Você esquece é de lavar louça (“puxa, fiquei aqui distraído do filme, esqueci totalmente da louça, agora ela já lavou, amanhã ajudo!”). Você esquece é de assinar o livro dos porteiros (“putz, com essa correria de natal, nem lembrei, mas tudo bem, ano que vem dou em dobro!”).
É muito fácil nos absolvermos. Em nossa cabeça, somos sempre os protagonistas do filme da nossa vida. Tudo o que fazemos é sempre justificado.
Se dirigimos perigosamente e alguém nos xinga, ainda nos achamos no direito de ficar chateados ou revoltados:
“Poxa, ele não vê que estou com pressa? Respeito as leis do trânsito todo dia, mas hoje tenho aquela reunião importantíssima!”
Não interessa o que seja: ou fizemos o certo (e o mundo tem que ver reconhecer e nos premiar, senão é muita injustiça) ou fizemos o errado, mas por um motivo totalmente válido (e o mundo tem que reconhecer e nos entender, senão é muita injustiça).
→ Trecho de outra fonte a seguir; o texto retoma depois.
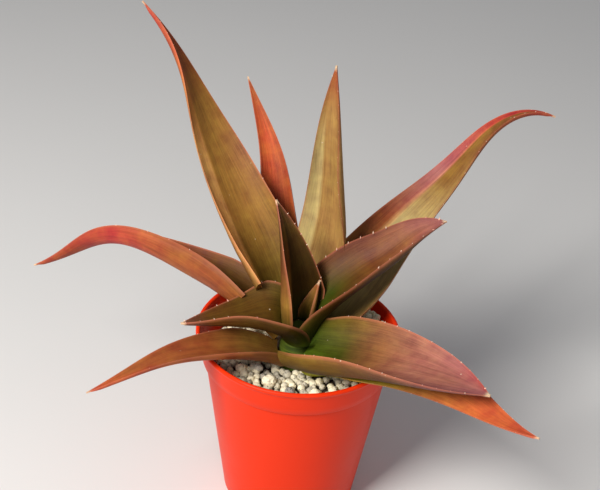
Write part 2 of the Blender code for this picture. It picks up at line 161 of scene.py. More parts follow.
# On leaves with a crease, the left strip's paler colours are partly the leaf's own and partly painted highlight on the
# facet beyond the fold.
# From the heart of the rosette outwards: each leaf gives way to those before it where their bases crowd.
LEAVES = (
    leaf("leaf_bud", "leaf_gold", 0.020, 0.010, 0.0015, 0.0040, 0.0030, 40,
         (40, 40, 40), (80, 75, 65), LEVEL, (80, 70, 50),
         "forest ochre gold rust", "forest olive ochre rust", "forest ochre gold rust", "forest olive ochre rust",
         base=0.9, teeth=(0.5, 0.95), tooth=0.5),
    leaf("leaf_heart", "leaf_olive", 0.058, 0.0305, 0.0025, 0.0040, 0.0025, 137,
         (140, 140, 142), (87, 84, 79, 70, 58), (0, 0, -3), (85, 79, 53, 40),
         "ochre ochre bronze umber plum", "forest dark dark dark umber", "forest dark dark umber plum",
         "forest ochre bronze dark plum", crease=0.1, teeth=(0.35, 0.97), tooth=0.7),
    leaf("leaf_right_inner", "leaf_rose", 0.079, 0.031, 0.0030, 0.0045, 0.0005, 23,
         (14, 17, 23), (74, 48, 32, 38, 0), (-2, 9, 16), (88, 60, 78, 32),
         "forest bronze plum rose mauve", "forest forest bronze tan mauve", "olive bronze tan rose mauve",
         "forest dark dark umber plum", hold=2.2, tooth=1.1),
    leaf("leaf_left_short", "leaf_bronze", 0.053, 0.039, 0.0032, 0.0045, 0.0, 207,
         (209, 198, 203), (69, 20, 6, 4, 7), (-25, 15, 13), (88, 51, 50, 40),
         "forest umber umber bronze plum", "forest umber umber umber plum", "forest umber umber bronze plum",
         "forest dark umber bronze plum", base=0.75, cup=0.010),
    leaf("leaf_back_upright", "leaf_gold", 0.124, 0.029, 0.0030, 0.0115, -0.0040, 80,
         (68, 54, 60), (49, 72, 94, 97, 86), (14, -7, 9), (75, 47, 69, 27),
         "moss khaki khaki khaki khaki gold brick", "lime gold gold gold gold gold brick",
         "moss gold gold gold gold tan brick",
         "moss gold gold gold brick", base=0.7, hold=1.6, crease=0.5, tooth=0.5),
    leaf("leaf_back_left_tall", "leaf_gold", 0.157, 0.036, 0.0034, 0.0090, -0.0045, 126,
         (133, 136, 168), (62, 47, 52, 62, 45), (8, -9, 34), (86, 60, 22, 42),
         "honey honey honey honey amber orange crimson", "moss olive ochre ochre ochre rust orange",
         "moss olive ochre tan ochre rust crimson", "moss bronze bronze gold rust crimson", crease=0.45, tooth=0.5),
    leaf("leaf_front_right_broad", "leaf_rose", 0.093, 0.0445, 0.0034, 0.0110, -0.0050, 284,
         (318, 326, 326), (16, 22, 18, 14, 4), (15, -2, 2), (90, 75, 44, 15),
         "forest olive tan rose mauve crimson", "green forest tan rose rose mauve",
         "olive ochre tan rose mauve mauve", "olive olive umber umber plum plum", hold=2.3, tooth=0.9),
    leaf("leaf_right_long", "leaf_gold", 0.153, 0.038, 0.0034, 0.0095, -0.0075, 46,
         (37, 34, 12), (34, 50, 38, 46, -24), (13, -9, -14), (62, 20, 15, 45),
         "olive ochre rust mauve crimson crimson", "moss khaki khaki ochre ochre rust",
         "ochre gold khaki gold rust crimson", "forest olive moss ochre rust crimson",
         hold=1.2, crease=0.4, tooth=0.5),
    leaf("leaf_left_arching", "leaf_rust", 0.144, 0.032, 0.0034, 0.0100, -0.0045, 140,
         (160, 156, 162), (35, 14, 6, -36, -30), (0, 38, 33), (55, 85, 55, 40),
         "olive bronze rust crimson crimson", "umber umber bronze brick crimson", "umber bronze brick crimson crimson",
         "ochre rust rust crimson brick brick", tooth=0.8),
    leaf("leaf_front_left_low", "leaf_rust", 0.097, 0.0205, 0.0034, 0.0095, -0.0105, 218,
         (213, 218, 217), (36, 22, 13, -5, -5), (-2, -3, 15), (64, 49, 29, 32),
         "ochre ochre rust rust orange orange", "ochre ochre rust rust rust orange",
         "ochre ochre rust rust rust orange", "ochre rust rust brick orange", tooth=0.4),
    leaf("leaf_back_slender", "leaf_rust", 0.120, 0.025, 0.0028, 0.0125, -0.0110, 102,
         (112, 108, 125), (47, 49, 68, 42, 50), (5, -6, -8), (62, 64, 48, 19),
         "bronze brick orange orange orange", "bronze bronze brick orange rust", "bronze bronze brick brick rust",
         "bronze bronze bronze brick rust", base=0.7, tooth=0.3),
    leaf("leaf_front_right_low", "leaf_rust", 0.114, 0.030, 0.0032, 0.0130, -0.0115, 316,
         (326, 323, 312), (34, 28, 4, -4, 20), (5, 28, -3), (54, 24, 10, 5),
         "lime lime amber orange orange", "lime lime amber orange orange", "lime lime amber orange orange",
         "lime lime bronze orange orange", hold=1.3, tooth=0.4),
)

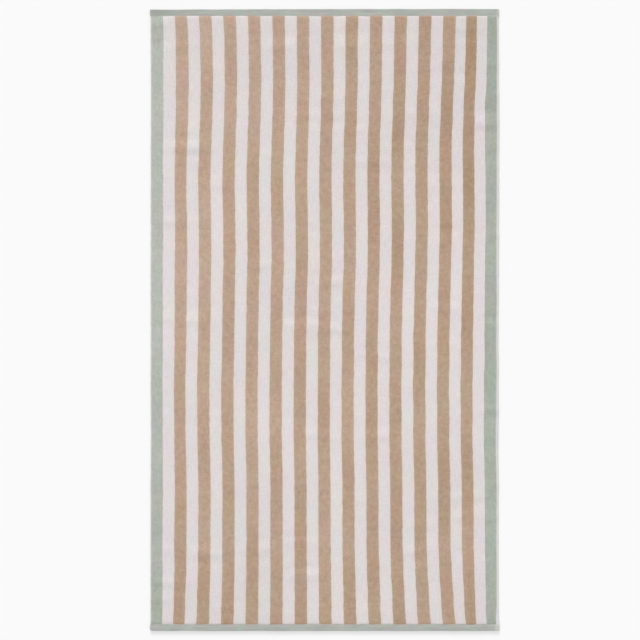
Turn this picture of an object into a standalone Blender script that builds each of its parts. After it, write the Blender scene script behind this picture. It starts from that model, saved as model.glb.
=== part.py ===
"""Beach towel, 90 by 160 cm: one woven cotton piece, lying flat with its cut pile up.

The cloth is striped lengthwise in white and sand, with a sage green band down
each long side. Both short ends are woven flat and green, turned under twice and
stitched down as narrow hems. The stripes bow and lean a little, because the
towel was smoothed out by hand, and low creases cross the pile.

X runs across the towel, Y along it towards its top end, and Z up. The origin is
on the surface that it lies on, under its middle. Lengths are in metres, apart
from the four tables, which are in millimetres.
"""

import math
from collections import namedtuple

import bmesh
import bpy

MM = 0.001

# The whole towel
WIDTH = 0.900
LENGTH = 1.600
PILE_THICKNESS = 0.0030

# The bands of colour, from the left edge to the right one
SIDE_BAND = 0.0297
WHITE_BAND = 0.0303
SAND_BAND = 0.0312
WHITE_BANDS = 14

# The hems: three layers of flat weave, with the stitching pulled into the face. On the
# underside a slit parts the turned layers from the loops of the back
HEM_DEPTH = 0.0172
HEM_THICKNESS = 0.0024
FOLD_ROUND = 0.0015
STITCH_LINE = 0.0140
STITCH_HALF_WIDTH = 0.0008
STITCH_DEPTH = 0.0005
SLIT_DEPTH = 0.0008
PILE_STEP = 0.0016

# The long edges: pile that rolls off on the left, a strip with no pile on the right
LEFT_ROLL = 0.0028
LEFT_RIM_UNDER = 0.0007
LEFT_RIM_FACE = 0.0020
SELVEDGE_WIDTH = 0.0062
SELVEDGE_UNDER = 0.0005
SELVEDGE_FACE = 0.0017
SELVEDGE_ROUND = 0.0006

# The yarns, as material name, linear colour and roughness
COTTON = {
    "white": ("white_cotton_pile", (0.74, 0.69, 0.69), 0.95),
    "sand": ("sand_cotton_pile", (0.49, 0.35, 0.25), 0.95),
    "sage": ("sage_cotton", (0.46, 0.49, 0.43), 0.90),
    "selvedge": ("undyed_selvedge", (0.62, 0.62, 0.61), 0.90),
}
COLOURS = list(COTTON)

# How finely the face follows the creases
ROW_PITCH = 0.0100
COLUMNS_PER_BAND = 2

# How far each long edge lies inside the hems' full width, at a distance down from the top end
OUTLINE = (
    # down, left, right
    (0.0, 0.4, 0.9),
    (3.0, 0.0, 0.2),
    (15.5, 0.0, 0.0),
    (18.5, 2.7, 1.1),
    (140.0, 2.7, 1.4),
    (480.0, 2.6, 1.8),
    (700.0, 2.8, 2.1),
    (900.0, 2.9, 2.8),
    (1040.0, 2.7, 1.2),
    (1120.0, 2.6, 2.1),
    (1400.0, 2.7, 1.9),
    (1560.0, 2.4, 1.4),
    (1582.0, 1.2, 0.7),
    (1594.0, 0.0, 0.2),
    (1600.0, 0.3, 1.0),
)

# How far the top fold falls short of the full length, at a distance right of the middle
TOP_END = (
    # right, short
    (-450.0, 2.0),
    (-300.0, 1.1),
    (-130.0, 0.5),
    (180.0, 0.0),
    (450.0, 0.2),
)

# How far the stripes lie to the right of even ones. The columns hold at these distances right
# of the middle, and the two long edges themselves have no shift
SHIFT_STATIONS = (-355.0, -15.0, 324.0, 413.0, 442.4)
STRIPE_SHIFT = (
    # down, left, middle, right, side band, its outer edge
    (0.0, 1.5, 9.5, 18.0, 6.0, 1.5),
    (90.0, 5.0, 9.0, 15.5, 5.0, 2.0),
    (180.0, 6.5, 10.0, 12.5, 4.0, 1.0),
    (260.0, 5.0, 9.0, 9.0, 1.0, 0.0),
    (340.0, 2.5, 6.5, 7.0, 1.5, 0.0),
    (440.0, 0.5, 4.5, 6.5, 2.5, 0.5),
    (560.0, 2.0, 6.0, 7.0, 2.5, 0.0),
    (650.0, 2.0, 6.0, 5.0, 1.0, 0.0),
    (750.0, 1.0, 3.5, 3.5, 0.5, 0.5),
    (860.0, -0.5, 1.5, 1.5, 0.0, 0.5),
    (960.0, -2.5, 1.0, 0.0, -0.5, 0.5),
    (1060.0, -1.5, 0.5, 0.0, -2.5, -1.0),
    (1250.0, 1.0, 2.5, 3.0, 0.0, 0.0),
    (1370.0, 0.0, 2.5, 4.0, 0.0, 0.0),
    (1440.0, -0.5, 3.0, 7.0, 1.5, 0.5),
    (1520.0, -1.5, 3.0, 10.5, 2.5, 0.5),
    (1600.0, -4.0, 3.0, 16.0, 2.5, -2.5),
)

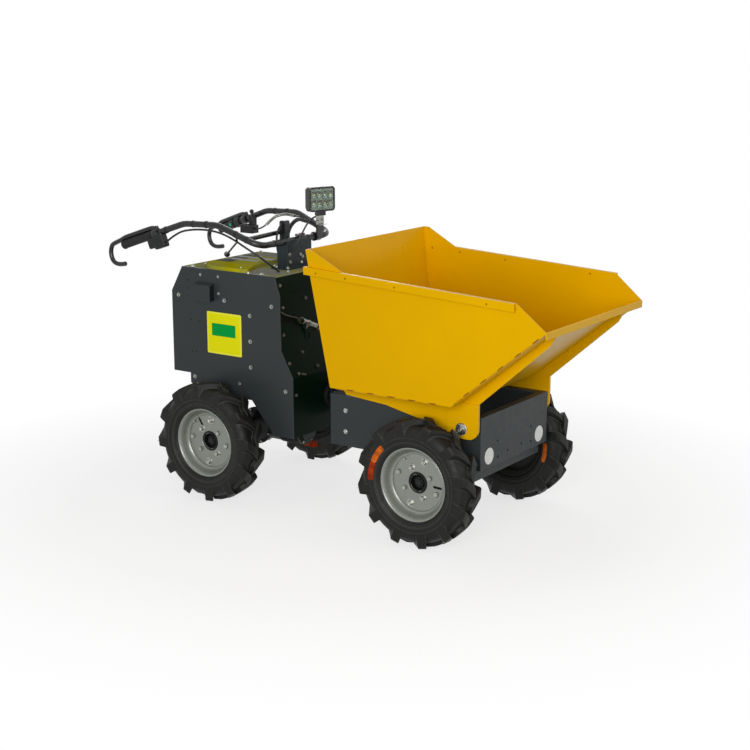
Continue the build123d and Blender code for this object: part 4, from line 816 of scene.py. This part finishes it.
# -------------------------- handlebar and lamp
# the left-hand bar, from the cross tube to the grip's end
BAR_FOOT, BAR_CREST, BAR_BEND, BAR_END = (at_rear(*p) for p in (
    (0.143, 0.196, 0.6655), (-0.019, 0.219, 0.7265), (-0.160, 0.225, 0.7225),
    (-0.409, 0.259, 0.6345)))
BAR_RUN = (BAR_END - BAR_BEND).normalized()
BUTTON_AT = 0.735      # share of the way along the grip's run
BAR_R = 11.1           # just over the bar's own radius, mm
GRIP_L = 124.0         # mm


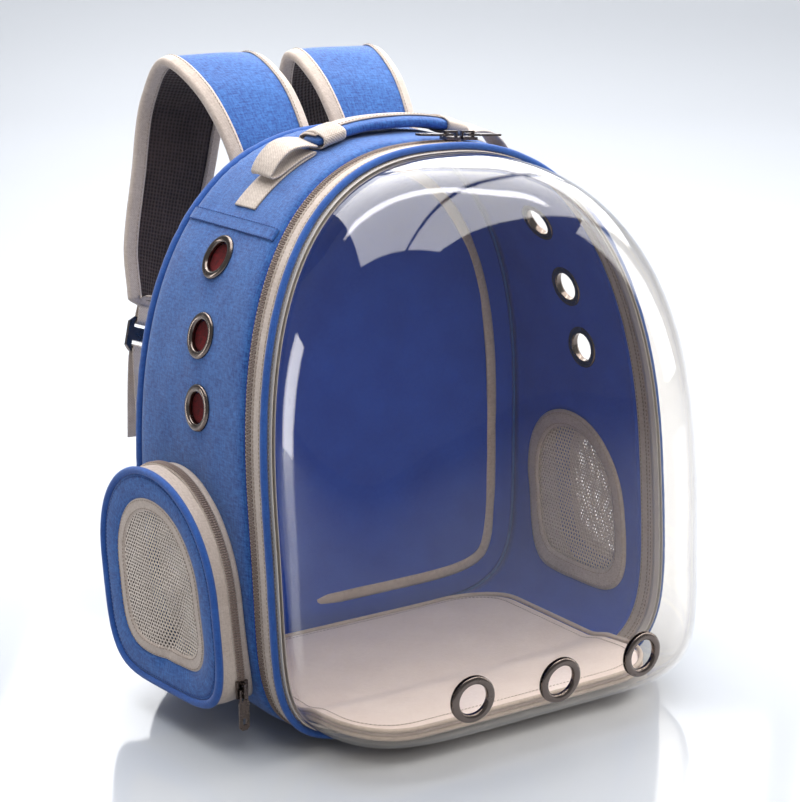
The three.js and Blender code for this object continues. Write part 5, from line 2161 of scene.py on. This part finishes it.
@dataclass
class Handle:
    """The padded grip on the crown, with its taped edge, cuffs and folded webbing ends."""

    y: float = 28.0
    half_length: float = 66.0
    width: float = 30.0
    thickness: float = 9.0
    arch: float = 0.6
    cuff_start: float = 46.0
    cuff_end: float = 64.0
    cuff: float = 1.6
    webbing_width: float = 29.0
    webbing: float = 1.6
    webbing_start: float = 72.0
    webbing_end: float = 122.0
    webbing_count: int = 110
    crown_offset: float = 4.0
    fold: tuple = (
        (80, 2.6),
        (92, 3.0),
        (102, 4.6),
        (107, 8.6),
        (103, 13.1),
        (92, 15.6),
        (80, 12.1),
        (67.4, 5.6),
    )

    def grip_section(self, x: Array, grow: float) -> Array:
        """Sections of the grip.

        Args:
            x: Places along it.
            grow: How far the sections are grown outwards.

        Returns:
            Places by section points by three.
        """
        turn = turned(32)
        under = FORM.crown_at(x, self.crown_offset) + self.cuff + 0.6
        middle = under + self.arch * (1 - (x / self.half_length) ** 2) + self.thickness / 2
        across = np.sign(np.cos(turn)) * np.abs(np.cos(turn)) ** 0.8 * (self.width / 2 + grow)
        up = np.sign(np.sin(turn)) * np.abs(np.sin(turn)) ** 0.7 * (self.thickness / 2 + grow)
        parts = np.broadcast_arrays(x[:, None], self.y + across[None], middle[:, None] + up[None])
        return np.stack(parts, axis=-1)

    def build(self) -> None:
        """Build the grip, its edge tape, both cuffs and both webbing ends."""
        x = np.linspace(-self.half_length, self.half_length, 70)
        points = self.grip_section(x, 0.0)
        middle = points.mean(axis=1, keepdims=True)
        ends = (1 - 0.35 * np.abs(x / self.half_length) ** 10)[:, None]
        wrinkle = 0.05 * ripples(points, 22, 71) * ends
        points = middle + (points - middle) * (ends + wrinkle)[..., None]
        grip = grid_object("handle_grip_cloth", points, [OXFORD], closed_v=True, capped=True)
        link(grip, "handle_grip")
        self.edge_tape(x)
        for side in Side:
            self.add_cuff(side)
            self.add_webbing(side)

    def edge_tape(self, x: Array) -> None:
        """The beige tape that wraps the grip's rear edge.

        Args:
            x: Places along the grip.
        """
        section = self.grip_section(x, 0.35)
        outer = self.grip_section(x, 1.3)
        kept = list(range(26, 32)) + list(range(0, 11))
        both = np.concatenate([outer[:, kept], section[:, kept[::-1]]], axis=1)
        tape = grid_object("handle_edge_tape", both, [BEIGE_TAPE], closed_v=True, capped=True)
        link(tape)
        line = self.grip_section(x, 1.4)[:, 9]
        up = unit(line - self.grip_section(x, 0.0)[:, 9])
        stitch_row("handle_edge_stitches", line, up, BEIGE_THREAD, pitch=3.0)

    def add_cuff(self, side: Side) -> None:
        """The webbing wrapped round one end of the grip.

        Args:
            side: The side of the bag.
        """
        x = np.linspace(self.cuff_start, self.cuff_end, 12) * side.value
        inner = self.grip_section(x, 0.5)
        swell = 1 + 0.25 * ripples(self.grip_section(x, 2.0), 16, 73)
        centre = inner.mean(axis=1, keepdims=True)
        outer = inner + unit(inner - centre) * (self.cuff * swell + 0.4)[..., None]
        points = np.concatenate([outer, inner[::-1]], axis=0)
        name = f"handle_cuff_{side.label}"
        cuff = grid_object(f"{name}_webbing", points, [BEIGE_WEBBING], closed_u=True, closed_v=True)
        link(cuff, name)

    def add_webbing(self, side: Side) -> None:
        """The webbing sewn down the crown, turned back and folded up to the grip.

        Args:
            side: The side of the bag.
        """
        down = np.linspace(self.webbing_end, self.webbing_start, 14)
        on_crown = np.stack([down, np.full_like(down, 0.9)], axis=1)
        turn = np.array([[self.webbing_start - 2.0, 2.2]])
        route = np.concatenate([on_crown, turn, np.array(self.fold) + [0.0, 0.9]])
        x, lift = catmull_rom(route, self.webbing_count).T
        share = np.linspace(0, 1, self.webbing_count)
        twist = smooth_step(share, 0.55, 1.0)
        y = self.y + 1.2 * twist * np.sin(9 * share)
        path = np.stack([side.value * x, y, FORM.crown_at(x, self.crown_offset) + lift], axis=1)
        across = np.array([0.0, 1.0, 0.0]) + np.outer(0.12 * twist, [0.0, 0.0, 1.0])
        name = f"handle_webbing_{side.label}"
        band = ribbon(f"{name}_band", path, across, self.webbing_width, self.webbing, BEIGE_WEBBING)
        link(band, name)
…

O que estou propondo é o oposto: qualquer comportamento seu que precise ser justificado ou racionalizado já está por definição errado.
Mais ainda: talvez você não seja uma pessoa boa.
Já pensou nisso?
O mal não é uma condição permanente, existencial, metafísica. O mal é um comportamento.
Então, basta começar a botar a mão na massa. Um dia de cada vez.